RECORDED INFORMATION ->
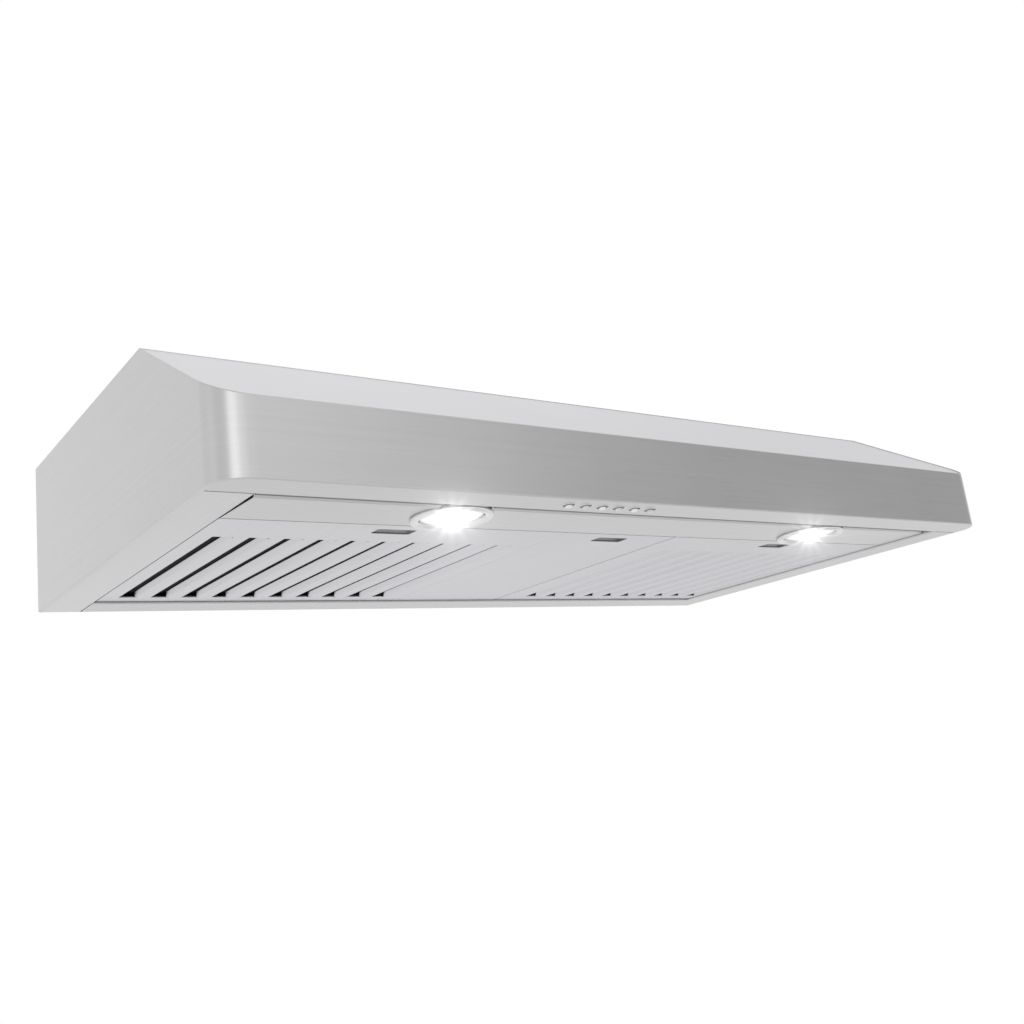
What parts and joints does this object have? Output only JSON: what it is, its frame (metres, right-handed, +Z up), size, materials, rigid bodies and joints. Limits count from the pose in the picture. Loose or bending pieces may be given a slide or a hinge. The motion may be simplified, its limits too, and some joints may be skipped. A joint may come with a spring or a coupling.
{
  "type": "under cabinet range hood",
  "caption": "Wide low stainless hood with a sloped front, rounded corners, slotted grease filters, puck lights, push buttons and a round top duct.",
  "frame": {"origin": "on the top face that meets the cabinet, on the centre line, at the rear row of fixing screws, 30 mm in front of the wall", "axes": "+X to the right as seen from the room, +Y towards the wall, +Z up towards the cabinet"},
  "size_m": [0.9, 0.475, 0.1904],
  "materials": {
    "brushed_stainless": "fine horizontal brushed satin",
    "galvanised_steel": "galvanised sheet, dull spangle",
    "bright_chrome": "polished plating",
    "frosted_lens": "frosted, lit from behind",
    "cast_aluminium": "cast, satin",
    "grease_mesh": "expanded mesh, dull",
    "black_plastic": "fine moulded grain",
    "ivory_plastic": "moulded",
    "turned_brass": "turned"
  },
  "bodies": {
    "canopy": {"canopy_shell": "brushed_stainless", "slope_panel": "brushed_stainless", "top_plate": "brushed_stainless", "back_plate": "galvanised_steel", "left_bottom_flange": "brushed_stainless", "right_bottom_flange": "brushed_stainless", "rear_rail": "brushed_stainless", "front_lip": "brushed_stainless", "switch_block": "black_plastic", "light_panel": "brushed_stainless", "left_light_bezel": "bright_chrome", "left_light_lens": "frosted_lens", "left_led_module": "cast_aluminium", "right_light_bezel": "bright_chrome", "right_light_lens": "frosted_lens", "right_led_module": "cast_aluminium", "led_driver": "ivory_plastic", "scroll_wrap": "galvanised_steel", "scroll_left_side": "galvanised_steel", "scroll_right_side": "galvanised_steel", "left_inlet_ring": "galvanised_steel", "right_inlet_ring": "galvanised_steel", "motor": "cast_aluminium", "motor_bracket": "galvanised_steel", "bearing_bracket": "galvanised_steel", "shaft_bearing": "turned_brass", "run_capacitor": "ivory_plastic", "duct_collar": "galvanised_steel", "damper_rod": "bright_chrome", "collar_screw_1": "bright_chrome", "collar_screw_2": "bright_chrome", "collar_screw_3": "bright_chrome", "collar_screw_4": "bright_chrome", "junction_box": "galvanised_steel", "junction_box_cover": "galvanised_steel", "cable_gland": "black_plastic", "terminal_block": "ivory_plastic", "wiring_loom": "black_plastic"},
    "left_filter": {"left_filter_panel": "brushed_stainless", "left_filter_mesh": "grease_mesh", "left_latch_spring": "galvanised_steel"},
    "centre_filter": {"centre_panel": "brushed_stainless", "centre_latch_spring": "galvanised_steel"},
    "right_filter": {"right_filter_panel": "brushed_stainless", "right_filter_mesh": "grease_mesh", "right_latch_spring": "galvanised_steel"},
    "left_latch_slide": {"left_latch": "brushed_stainless"},
    "centre_latch_slide": {"centre_latch": "brushed_stainless"},
    "right_latch_slide": {"right_latch": "brushed_stainless"},
    "rotor": {"impeller": "galvanised_steel", "impeller_hub": "turned_brass", "motor_shaft": "bright_chrome"},
    "front_damper": {"front_damper_flap": "galvanised_steel"},
    "rear_damper": {"rear_damper_flap": "galvanised_steel"},
    "button_1": {"push_button_1": "bright_chrome"},
    "button_2": {"push_button_2": "bright_chrome"},
    "button_3": {"push_button_3": "bright_chrome"},
    "button_4": {"push_button_4": "bright_chrome"},
    "button_5": {"push_button_5": "bright_chrome"},
    "button_6": {"push_button_6": "bright_chrome"}
  },
  "joints": [
    {"name": "left_panel_hinge", "type": "hinge", "parent": "canopy", "child": "left_filter", "pos_m": [0, -0.0145, -0.145], "axis": [1, 0, 0], "range_deg": [0, 75]},
    {"name": "left_latch_pull", "type": "slide", "parent": "left_filter", "child": "left_latch_slide", "axis": [0, 1, 0], "range_m": [0, 0.005], "stiffness_N_per_m": 400, "springref_m": -0.006, "deforming": ["left_latch_spring"]},
    {"name": "centre_panel_hinge", "type": "hinge", "parent": "canopy", "child": "centre_filter", "pos_m": [0, -0.0145, -0.145], "axis": [1, 0, 0], "range_deg": [0, 75]},
    {"name": "centre_latch_pull", "type": "slide", "parent": "centre_filter", "child": "centre_latch_slide", "axis": [0, 1, 0], "range_m": [0, 0.005], "stiffness_N_per_m": 400, "springref_m": -0.006, "deforming": ["centre_latch_spring"]},
    {"name": "right_panel_hinge", "type": "hinge", "parent": "canopy", "child": "right_filter", "pos_m": [0, -0.0145, -0.145], "axis": [1, 0, 0], "range_deg": [0, 75]},
    {"name": "right_latch_pull", "type": "slide", "parent": "right_filter", "child": "right_latch_slide", "axis": [0, 1, 0], "range_m": [0, 0.005], "stiffness_N_per_m": 400, "springref_m": -0.006, "deforming": ["right_latch_spring"]},
    {"name": "fan_spin", "type": "hinge", "parent": "canopy", "child": "rotor", "pos_m": [0, -0.11, -0.072], "axis": [1, 0, 0], "continuous": true},
    {"name": "front_damper_hinge", "type": "hinge", "parent": "canopy", "child": "front_damper", "pos_m": [0, -0.09, 0.012], "axis": [-1, 0, 0], "range_deg": [0, 78]},
    {"name": "rear_damper_hinge", "type": "hinge", "parent": "canopy", "child": "rear_damper", "pos_m": [0, -0.09, 0.012], "axis": [1, 0, 0], "range_deg": [0, 78]},
    {"name": "button_1_press", "type": "slide", "parent": "canopy", "child": "button_1", "axis": [0, 0, 1], "range_m": [0, 0.002], "stiffness_N_per_m": 500, "springref_m": -0.002},
    {"name": "button_2_press", "type": "slide", "parent": "canopy", "child": "button_2", "axis": [0, 0, 1], "range_m": [0, 0.002], "stiffness_N_per_m": 500, "springref_m": -0.002},
    {"name": "button_3_press", "type": "slide", "parent": "canopy", "child": "button_3", "axis": [0, 0, 1], "range_m": [0, 0.002], "stiffness_N_per_m": 500, "springref_m": -0.002},
    {"name": "button_4_press", "type": "slide", "parent": "canopy", "child": "button_4", "axis": [0, 0, 1], "range_m": [0, 0.002], "stiffness_N_per_m": 500, "springref_m": -0.002},
    {"name": "button_5_press", "type": "slide", "parent": "canopy", "child": "button_5", "axis": [0, 0, 1], "range_m": [0, 0.002], "stiffness_N_per_m": 500, "springref_m": -0.002},
    {"name": "button_6_press", "type": "slide", "parent": "canopy", "child": "button_6", "axis": [0, 0, 1], "range_m": [0, 0.002], "stiffness_N_per_m": 500, "springref_m": -0.002}
  ]
}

SHORT TASK -> Quote each line above in full, word for word.

RESPONSE ->
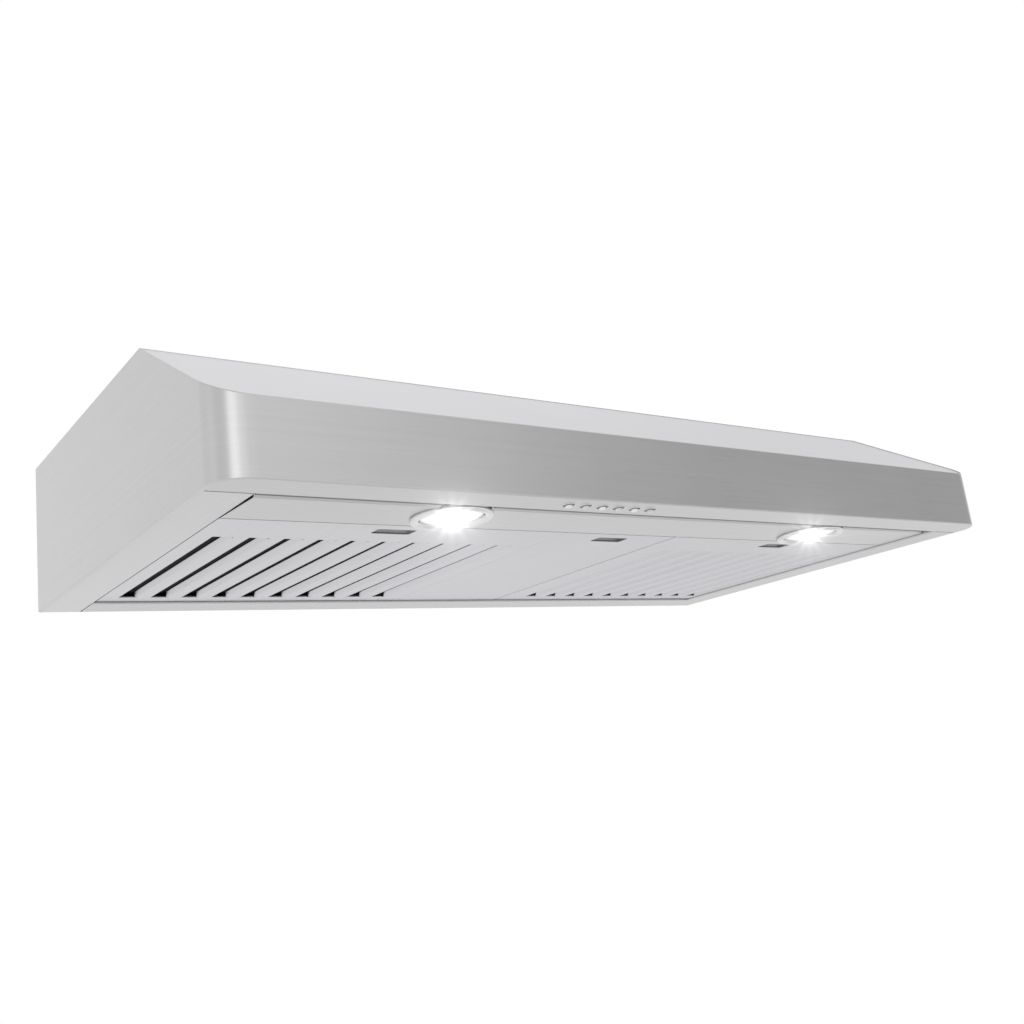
What parts and joints does this object have? Output only JSON: what it is, its frame (metres, right-handed, +Z up), size, materials, rigid bodies and joints. Limits count from the pose in the picture. Loose or bending pieces may be given a slide or a hinge. The motion may be simplified, its limits too, and some joints may be skipped. A joint may come with a spring or a coupling.
{
  "type": "under cabinet range hood",
  "caption": "Wide low stainless hood with a sloped front, rounded corners, slotted grease filters, puck lights, push buttons and a round top duct.",
  "frame": {"origin": "on the top face that meets the cabinet, on the centre line, at the rear row of fixing screws, 30 mm in front of the wall", "axes": "+X to the right as seen from the room, +Y towards the wall, +Z up towards the cabinet"},
  "size_m": [0.9, 0.475, 0.1904],
  "materials": {
    "brushed_stainless": "fine horizontal brushed satin",
    "galvanised_steel": "galvanised sheet, dull spangle",
    "bright_chrome": "polished plating",
    "frosted_lens": "frosted, lit from behind",
    "cast_aluminium": "cast, satin",
    "grease_mesh": "expanded mesh, dull",
    "black_plastic": "fine moulded grain",
    "ivory_plastic": "moulded",
    "turned_brass": "turned"
  },
  "bodies": {
    "canopy": {"canopy_shell": "brushed_stainless", "slope_panel": "brushed_stainless", "top_plate": "brushed_stainless", "back_plate": "galvanised_steel", "left_bottom_flange": "brushed_stainless", "right_bottom_flange": "brushed_stainless", "rear_rail": "brushed_stainless", "front_lip": "brushed_stainless", "switch_block": "black_plastic", "light_panel": "brushed_stainless", "left_light_bezel": "bright_chrome", "left_light_lens": "frosted_lens", "left_led_module": "cast_aluminium", "right_light_bezel": "bright_chrome", "right_light_lens": "frosted_lens", "right_led_module": "cast_aluminium", "led_driver": "ivory_plastic", "scroll_wrap": "galvanised_steel", "scroll_left_side": "galvanised_steel", "scroll_right_side": "galvanised_steel", "left_inlet_ring": "galvanised_steel", "right_inlet_ring": "galvanised_steel", "motor": "cast_aluminium", "motor_bracket": "galvanised_steel", "bearing_bracket": "galvanised_steel", "shaft_bearing": "turned_brass", "run_capacitor": "ivory_plastic", "duct_collar": "galvanised_steel", "damper_rod": "bright_chrome", "collar_screw_1": "bright_chrome", "collar_screw_2": "bright_chrome", "collar_screw_3": "bright_chrome", "collar_screw_4": "bright_chrome", "junction_box": "galvanised_steel", "junction_box_cover": "galvanised_steel", "cable_gland": "black_plastic", "terminal_block": "ivory_plastic", "wiring_loom": "black_plastic"},
    "left_filter": {"left_filter_panel": "brushed_stainless", "left_filter_mesh": "grease_mesh", "left_latch_spring": "galvanised_steel"},
    "centre_filter": {"centre_panel": "brushed_stainless", "centre_latch_spring": "galvanised_steel"},
    "right_filter": {"right_filter_panel": "brushed_stainless", "right_filter_mesh": "grease_mesh", "right_latch_spring": "galvanised_steel"},
    "left_latch_slide": {"left_latch": "brushed_stainless"},
    "centre_latch_slide": {"centre_latch": "brushed_stainless"},
    "right_latch_slide": {"right_latch": "brushed_stainless"},
    "rotor": {"impeller": "galvanised_steel", "impeller_hub": "turned_brass", "motor_shaft": "bright_chrome"},
    "front_damper": {"front_damper_flap": "galvanised_steel"},
    "rear_damper": {"rear_damper_flap": "galvanised_steel"},
    "button_1": {"push_button_1": "bright_chrome"},
    "button_2": {"push_button_2": "bright_chrome"},
    "button_3": {"push_button_3": "bright_chrome"},
    "button_4": {"push_button_4": "bright_chrome"},
    "button_5": {"push_button_5": "bright_chrome"},
    "button_6": {"push_button_6": "bright_chrome"}
  },
  "joints": [
    {"name": "left_panel_hinge", "type": "hinge", "parent": "canopy", "child": "left_filter", "pos_m": [0, -0.0145, -0.145], "axis": [1, 0, 0], "range_deg": [0, 75]},
    {"name": "left_latch_pull", "type": "slide", "parent": "left_filter", "child": "left_latch_slide", "axis": [0, 1, 0], "range_m": [0, 0.005], "stiffness_N_per_m": 400, "springref_m": -0.006, "deforming": ["left_latch_spring"]},
    {"name": "centre_panel_hinge", "type": "hinge", "parent": "canopy", "child": "centre_filter", "pos_m": [0, -0.0145, -0.145], "axis": [1, 0, 0], "range_deg": [0, 75]},
    {"name": "centre_latch_pull", "type": "slide", "parent": "centre_filter", "child": "centre_latch_slide", "axis": [0, 1, 0], "range_m": [0, 0.005], "stiffness_N_per_m": 400, "springref_m": -0.006, "deforming": ["centre_latch_spring"]},
    {"name": "right_panel_hinge", "type": "hinge", "parent": "canopy", "child": "right_filter", "pos_m": [0, -0.0145, -0.145], "axis": [1, 0, 0], "range_deg": [0, 75]},
    {"name": "right_latch_pull", "type": "slide", "parent": "right_filter", "child": "right_latch_slide", "axis": [0, 1, 0], "range_m": [0, 0.005], "stiffness_N_per_m": 400, "springref_m": -0.006, "deforming": ["right_latch_spring"]},
    {"name": "fan_spin", "type": "hinge", "parent": "canopy", "child": "rotor", "pos_m": [0, -0.11, -0.072], "axis": [1, 0, 0], "continuous": true},
    {"name": "front_damper_hinge", "type": "hinge", "parent": "canopy", "child": "front_damper", "pos_m": [0, -0.09, 0.012], "axis": [-1, 0, 0], "range_deg": [0, 78]},
    {"name": "rear_damper_hinge", "type": "hinge", "parent": "canopy", "child": "rear_damper", "pos_m": [0, -0.09, 0.012], "axis": [1, 0, 0], "range_deg": [0, 78]},
    {"name": "button_1_press", "type": "slide", "parent": "canopy", "child": "button_1", "axis": [0, 0, 1], "range_m": [0, 0.002], "stiffness_N_per_m": 500, "springref_m": -0.002},
    {"name": "button_2_press", "type": "slide", "parent": "canopy", "child": "button_2", "axis": [0, 0, 1], "range_m": [0, 0.002], "stiffness_N_per_m": 500, "springref_m": -0.002},
    {"name": "button_3_press", "type": "slide", "parent": "canopy", "child": "button_3", "axis": [0, 0, 1], "range_m": [0, 0.002], "stiffness_N_per_m": 500, "springref_m": -0.002},
    {"name": "button_4_press", "type": "slide", "parent": "canopy", "child": "button_4", "axis": [0, 0, 1], "range_m": [0, 0.002], "stiffness_N_per_m": 500, "springref_m": -0.002},
    {"name": "button_5_press", "type": "slide", "parent": "canopy", "child": "button_5", "axis": [0, 0, 1], "range_m": [0, 0.002], "stiffness_N_per_m": 500, "springref_m": -0.002},
    {"name": "button_6_press", "type": "slide", "parent": "canopy", "child": "button_6", "axis": [0, 0, 1], "range_m": [0, 0.002], "stiffness_N_per_m": 500, "springref_m": -0.002}
  ]
}